▶ [WHAT YOU WILL DO] In the listing below, find the line containing "# ---- write" and the line containing "obj.parent = None". Repeat exactly those two lines and every line between them, nothing more.

▶ [GIVEN INFORMATION]
•••••

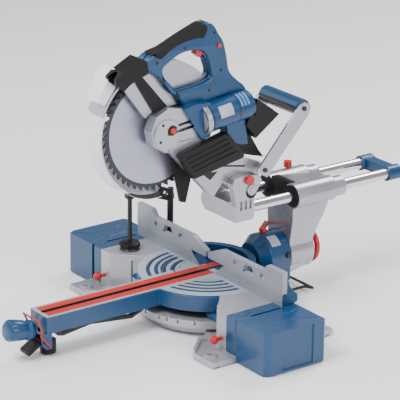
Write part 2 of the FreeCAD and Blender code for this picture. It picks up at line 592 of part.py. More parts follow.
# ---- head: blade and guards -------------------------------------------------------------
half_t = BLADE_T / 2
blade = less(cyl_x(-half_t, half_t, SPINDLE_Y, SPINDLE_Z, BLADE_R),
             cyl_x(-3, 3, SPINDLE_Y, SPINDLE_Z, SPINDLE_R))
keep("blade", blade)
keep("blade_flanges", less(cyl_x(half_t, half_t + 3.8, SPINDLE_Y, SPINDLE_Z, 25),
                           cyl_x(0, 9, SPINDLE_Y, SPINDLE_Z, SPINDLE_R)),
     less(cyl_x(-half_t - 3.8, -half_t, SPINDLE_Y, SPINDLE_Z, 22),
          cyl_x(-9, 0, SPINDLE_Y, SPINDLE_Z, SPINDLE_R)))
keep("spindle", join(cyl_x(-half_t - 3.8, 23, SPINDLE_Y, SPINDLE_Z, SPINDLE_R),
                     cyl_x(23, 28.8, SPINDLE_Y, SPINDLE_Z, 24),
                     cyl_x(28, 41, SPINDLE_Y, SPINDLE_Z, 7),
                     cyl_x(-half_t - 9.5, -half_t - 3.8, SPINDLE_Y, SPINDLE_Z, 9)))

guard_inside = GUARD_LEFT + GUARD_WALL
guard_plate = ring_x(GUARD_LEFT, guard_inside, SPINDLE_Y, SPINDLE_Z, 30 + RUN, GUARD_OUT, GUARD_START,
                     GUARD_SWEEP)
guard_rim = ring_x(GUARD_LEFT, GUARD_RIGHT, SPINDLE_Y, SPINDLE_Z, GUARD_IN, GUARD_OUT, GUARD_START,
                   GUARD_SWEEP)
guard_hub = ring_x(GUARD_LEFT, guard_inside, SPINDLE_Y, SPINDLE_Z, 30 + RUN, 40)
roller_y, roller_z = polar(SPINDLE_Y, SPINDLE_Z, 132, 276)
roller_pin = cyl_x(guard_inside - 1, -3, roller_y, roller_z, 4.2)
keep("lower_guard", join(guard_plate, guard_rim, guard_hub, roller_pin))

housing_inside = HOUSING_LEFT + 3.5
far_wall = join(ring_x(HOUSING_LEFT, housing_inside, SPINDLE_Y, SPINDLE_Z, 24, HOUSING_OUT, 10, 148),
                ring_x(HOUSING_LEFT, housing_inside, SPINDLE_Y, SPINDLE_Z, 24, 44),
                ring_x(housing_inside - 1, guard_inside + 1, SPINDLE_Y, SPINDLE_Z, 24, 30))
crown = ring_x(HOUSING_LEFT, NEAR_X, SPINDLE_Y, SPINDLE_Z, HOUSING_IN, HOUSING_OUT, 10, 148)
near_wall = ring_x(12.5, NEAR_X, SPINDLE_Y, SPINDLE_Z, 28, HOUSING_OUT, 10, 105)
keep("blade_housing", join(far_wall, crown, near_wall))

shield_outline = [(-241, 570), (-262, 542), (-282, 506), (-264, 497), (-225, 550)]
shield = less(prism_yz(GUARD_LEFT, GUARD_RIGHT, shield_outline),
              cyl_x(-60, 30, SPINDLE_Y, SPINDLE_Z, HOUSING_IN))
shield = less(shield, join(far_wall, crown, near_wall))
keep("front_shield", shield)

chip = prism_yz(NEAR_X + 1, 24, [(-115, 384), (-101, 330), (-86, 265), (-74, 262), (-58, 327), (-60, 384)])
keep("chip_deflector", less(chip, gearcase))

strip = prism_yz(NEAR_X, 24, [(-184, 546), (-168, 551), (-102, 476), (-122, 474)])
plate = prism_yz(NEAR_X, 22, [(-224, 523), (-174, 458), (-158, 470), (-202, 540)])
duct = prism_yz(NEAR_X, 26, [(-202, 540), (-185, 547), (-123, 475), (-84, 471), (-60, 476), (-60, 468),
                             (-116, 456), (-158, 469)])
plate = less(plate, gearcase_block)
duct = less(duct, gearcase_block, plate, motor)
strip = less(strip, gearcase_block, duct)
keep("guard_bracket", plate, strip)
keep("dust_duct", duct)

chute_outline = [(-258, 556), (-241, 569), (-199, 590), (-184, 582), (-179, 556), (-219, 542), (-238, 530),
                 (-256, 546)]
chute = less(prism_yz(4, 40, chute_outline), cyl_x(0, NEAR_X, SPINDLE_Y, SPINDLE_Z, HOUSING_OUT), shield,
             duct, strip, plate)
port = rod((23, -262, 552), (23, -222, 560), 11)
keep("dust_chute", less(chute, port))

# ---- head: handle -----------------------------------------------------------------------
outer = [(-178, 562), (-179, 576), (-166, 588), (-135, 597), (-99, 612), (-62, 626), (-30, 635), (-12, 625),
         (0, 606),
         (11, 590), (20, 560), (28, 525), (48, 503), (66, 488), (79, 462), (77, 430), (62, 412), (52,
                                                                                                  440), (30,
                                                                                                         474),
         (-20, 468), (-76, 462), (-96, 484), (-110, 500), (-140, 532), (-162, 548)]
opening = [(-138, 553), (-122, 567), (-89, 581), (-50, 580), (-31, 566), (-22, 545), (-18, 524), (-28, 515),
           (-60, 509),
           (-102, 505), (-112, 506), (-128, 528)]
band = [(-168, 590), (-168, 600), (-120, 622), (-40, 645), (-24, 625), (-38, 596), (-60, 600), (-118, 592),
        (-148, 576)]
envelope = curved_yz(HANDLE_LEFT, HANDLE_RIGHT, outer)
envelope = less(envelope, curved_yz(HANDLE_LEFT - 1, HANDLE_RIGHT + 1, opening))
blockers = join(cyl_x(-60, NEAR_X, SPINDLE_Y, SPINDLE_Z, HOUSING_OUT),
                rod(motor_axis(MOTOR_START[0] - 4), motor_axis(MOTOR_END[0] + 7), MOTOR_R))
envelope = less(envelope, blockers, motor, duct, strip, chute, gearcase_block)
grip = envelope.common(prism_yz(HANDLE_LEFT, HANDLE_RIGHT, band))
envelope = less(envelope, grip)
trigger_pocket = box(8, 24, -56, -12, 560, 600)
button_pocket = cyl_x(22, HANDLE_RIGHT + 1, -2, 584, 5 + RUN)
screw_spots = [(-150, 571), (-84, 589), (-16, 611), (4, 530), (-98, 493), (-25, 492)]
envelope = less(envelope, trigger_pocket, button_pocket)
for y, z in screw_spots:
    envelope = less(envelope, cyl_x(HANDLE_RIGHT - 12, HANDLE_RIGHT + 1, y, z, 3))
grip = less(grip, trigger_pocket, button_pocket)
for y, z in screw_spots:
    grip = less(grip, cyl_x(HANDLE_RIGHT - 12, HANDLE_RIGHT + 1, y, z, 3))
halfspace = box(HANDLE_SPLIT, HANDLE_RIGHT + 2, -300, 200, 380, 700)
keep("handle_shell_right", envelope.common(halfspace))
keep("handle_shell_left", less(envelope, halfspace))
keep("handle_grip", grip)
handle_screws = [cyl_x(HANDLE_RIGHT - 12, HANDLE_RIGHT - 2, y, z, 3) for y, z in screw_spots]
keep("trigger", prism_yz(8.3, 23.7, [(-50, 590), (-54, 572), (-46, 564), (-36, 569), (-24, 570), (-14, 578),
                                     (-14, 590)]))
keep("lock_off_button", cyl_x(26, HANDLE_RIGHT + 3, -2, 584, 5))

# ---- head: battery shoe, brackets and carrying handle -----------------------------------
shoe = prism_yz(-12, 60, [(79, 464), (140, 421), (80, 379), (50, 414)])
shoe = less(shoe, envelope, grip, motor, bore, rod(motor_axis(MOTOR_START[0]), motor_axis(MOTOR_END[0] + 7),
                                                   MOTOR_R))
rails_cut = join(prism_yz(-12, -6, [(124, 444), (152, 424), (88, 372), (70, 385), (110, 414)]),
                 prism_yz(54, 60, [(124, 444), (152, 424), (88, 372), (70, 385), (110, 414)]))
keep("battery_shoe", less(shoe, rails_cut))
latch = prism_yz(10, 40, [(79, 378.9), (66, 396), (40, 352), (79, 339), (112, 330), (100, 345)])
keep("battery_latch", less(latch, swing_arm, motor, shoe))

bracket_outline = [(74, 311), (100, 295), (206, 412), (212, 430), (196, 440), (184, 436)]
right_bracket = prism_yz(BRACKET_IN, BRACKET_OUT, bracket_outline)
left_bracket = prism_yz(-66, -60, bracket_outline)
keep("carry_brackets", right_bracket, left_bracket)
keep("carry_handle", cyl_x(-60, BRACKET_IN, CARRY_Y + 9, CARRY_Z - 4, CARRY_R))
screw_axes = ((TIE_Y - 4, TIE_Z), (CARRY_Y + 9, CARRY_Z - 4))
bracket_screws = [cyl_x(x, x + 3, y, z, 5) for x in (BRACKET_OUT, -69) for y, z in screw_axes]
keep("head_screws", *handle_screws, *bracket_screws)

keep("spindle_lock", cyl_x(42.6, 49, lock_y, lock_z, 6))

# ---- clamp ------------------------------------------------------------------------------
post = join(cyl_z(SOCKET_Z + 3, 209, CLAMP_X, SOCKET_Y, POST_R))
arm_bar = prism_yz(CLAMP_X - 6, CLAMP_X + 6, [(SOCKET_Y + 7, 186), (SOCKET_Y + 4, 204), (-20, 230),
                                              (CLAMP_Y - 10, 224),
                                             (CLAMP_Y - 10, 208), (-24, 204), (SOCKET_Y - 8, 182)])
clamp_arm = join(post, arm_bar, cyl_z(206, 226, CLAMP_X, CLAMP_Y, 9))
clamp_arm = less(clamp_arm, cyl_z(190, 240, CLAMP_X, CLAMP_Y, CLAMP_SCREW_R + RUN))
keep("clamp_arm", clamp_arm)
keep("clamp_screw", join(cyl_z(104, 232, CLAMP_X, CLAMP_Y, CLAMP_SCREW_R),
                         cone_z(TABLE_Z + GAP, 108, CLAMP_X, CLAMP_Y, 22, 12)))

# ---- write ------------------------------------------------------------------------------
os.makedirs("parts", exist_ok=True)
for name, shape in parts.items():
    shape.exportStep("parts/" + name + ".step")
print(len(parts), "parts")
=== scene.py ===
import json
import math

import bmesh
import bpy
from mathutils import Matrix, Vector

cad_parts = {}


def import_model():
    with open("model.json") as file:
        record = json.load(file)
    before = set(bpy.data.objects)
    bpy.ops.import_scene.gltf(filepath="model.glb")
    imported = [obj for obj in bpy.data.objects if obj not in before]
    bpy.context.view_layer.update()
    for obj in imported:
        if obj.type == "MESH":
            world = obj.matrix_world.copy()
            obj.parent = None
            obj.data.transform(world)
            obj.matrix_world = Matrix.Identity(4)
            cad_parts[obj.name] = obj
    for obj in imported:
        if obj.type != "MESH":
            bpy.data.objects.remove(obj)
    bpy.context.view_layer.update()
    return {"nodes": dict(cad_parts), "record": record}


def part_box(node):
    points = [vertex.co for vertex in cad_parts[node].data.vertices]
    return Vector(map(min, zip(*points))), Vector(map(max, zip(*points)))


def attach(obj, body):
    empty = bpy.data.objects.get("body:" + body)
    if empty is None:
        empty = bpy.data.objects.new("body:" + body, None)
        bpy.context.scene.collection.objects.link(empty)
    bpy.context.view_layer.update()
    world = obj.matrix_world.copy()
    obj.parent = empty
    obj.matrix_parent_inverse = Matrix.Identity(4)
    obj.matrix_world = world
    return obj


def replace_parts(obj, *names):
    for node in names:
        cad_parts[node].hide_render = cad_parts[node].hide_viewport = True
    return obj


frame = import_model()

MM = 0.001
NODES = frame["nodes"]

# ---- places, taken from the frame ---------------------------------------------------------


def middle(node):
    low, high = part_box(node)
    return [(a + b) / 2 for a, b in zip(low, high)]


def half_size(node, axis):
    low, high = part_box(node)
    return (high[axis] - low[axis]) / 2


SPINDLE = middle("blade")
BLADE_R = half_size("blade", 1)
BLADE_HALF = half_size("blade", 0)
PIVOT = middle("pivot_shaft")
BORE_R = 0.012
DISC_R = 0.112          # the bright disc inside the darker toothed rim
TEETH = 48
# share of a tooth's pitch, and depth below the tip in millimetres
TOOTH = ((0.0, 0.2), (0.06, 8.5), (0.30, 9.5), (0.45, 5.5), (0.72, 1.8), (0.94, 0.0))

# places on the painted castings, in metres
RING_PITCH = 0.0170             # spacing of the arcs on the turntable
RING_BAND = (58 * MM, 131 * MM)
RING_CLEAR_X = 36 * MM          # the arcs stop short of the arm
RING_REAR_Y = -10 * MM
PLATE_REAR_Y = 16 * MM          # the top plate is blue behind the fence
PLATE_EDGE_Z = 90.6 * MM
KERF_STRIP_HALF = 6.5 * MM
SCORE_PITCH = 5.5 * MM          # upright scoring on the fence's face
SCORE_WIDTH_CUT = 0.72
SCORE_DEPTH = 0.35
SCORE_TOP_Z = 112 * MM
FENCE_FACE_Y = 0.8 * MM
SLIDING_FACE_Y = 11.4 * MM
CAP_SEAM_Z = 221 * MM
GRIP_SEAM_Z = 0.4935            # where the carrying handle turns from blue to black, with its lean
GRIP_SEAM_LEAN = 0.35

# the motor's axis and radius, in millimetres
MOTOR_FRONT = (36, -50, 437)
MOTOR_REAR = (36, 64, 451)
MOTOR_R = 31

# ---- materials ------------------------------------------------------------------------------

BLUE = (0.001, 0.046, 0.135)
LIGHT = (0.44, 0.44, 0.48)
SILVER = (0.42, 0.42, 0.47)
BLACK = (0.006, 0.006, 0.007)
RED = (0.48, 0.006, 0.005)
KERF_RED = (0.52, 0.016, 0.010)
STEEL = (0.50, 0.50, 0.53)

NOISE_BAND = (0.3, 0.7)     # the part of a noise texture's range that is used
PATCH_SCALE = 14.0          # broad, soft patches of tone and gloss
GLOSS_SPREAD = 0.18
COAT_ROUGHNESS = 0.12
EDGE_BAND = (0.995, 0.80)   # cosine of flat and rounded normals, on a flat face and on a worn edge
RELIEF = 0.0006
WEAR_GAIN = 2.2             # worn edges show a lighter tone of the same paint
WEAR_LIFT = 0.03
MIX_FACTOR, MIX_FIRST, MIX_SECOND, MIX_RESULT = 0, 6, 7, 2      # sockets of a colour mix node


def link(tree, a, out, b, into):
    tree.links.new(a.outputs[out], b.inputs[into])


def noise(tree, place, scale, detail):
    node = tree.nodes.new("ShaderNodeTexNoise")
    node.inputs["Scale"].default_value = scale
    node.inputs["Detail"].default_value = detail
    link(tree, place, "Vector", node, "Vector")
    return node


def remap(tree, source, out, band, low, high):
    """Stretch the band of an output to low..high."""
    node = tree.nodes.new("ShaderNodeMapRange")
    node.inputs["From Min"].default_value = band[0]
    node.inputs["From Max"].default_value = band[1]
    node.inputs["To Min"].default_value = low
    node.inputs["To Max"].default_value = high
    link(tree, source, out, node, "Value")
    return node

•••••

▶ [RESPONSE]
# ---- write ------------------------------------------------------------------------------
os.makedirs("parts", exist_ok=True)
for name, shape in parts.items():
    shape.exportStep("parts/" + name + ".step")
print(len(parts), "parts")
=== scene.py ===
import json
import math

import bmesh
import bpy
from mathutils import Matrix, Vector

cad_parts = {}


def import_model():
    with open("model.json") as file:
        record = json.load(file)
    before = set(bpy.data.objects)
    bpy.ops.import_scene.gltf(filepath="model.glb")
    imported = [obj for obj in bpy.data.objects if obj not in before]
    bpy.context.view_layer.update()
    for obj in imported:
        if obj.type == "MESH":
            world = obj.matrix_world.copy()
            obj.parent = None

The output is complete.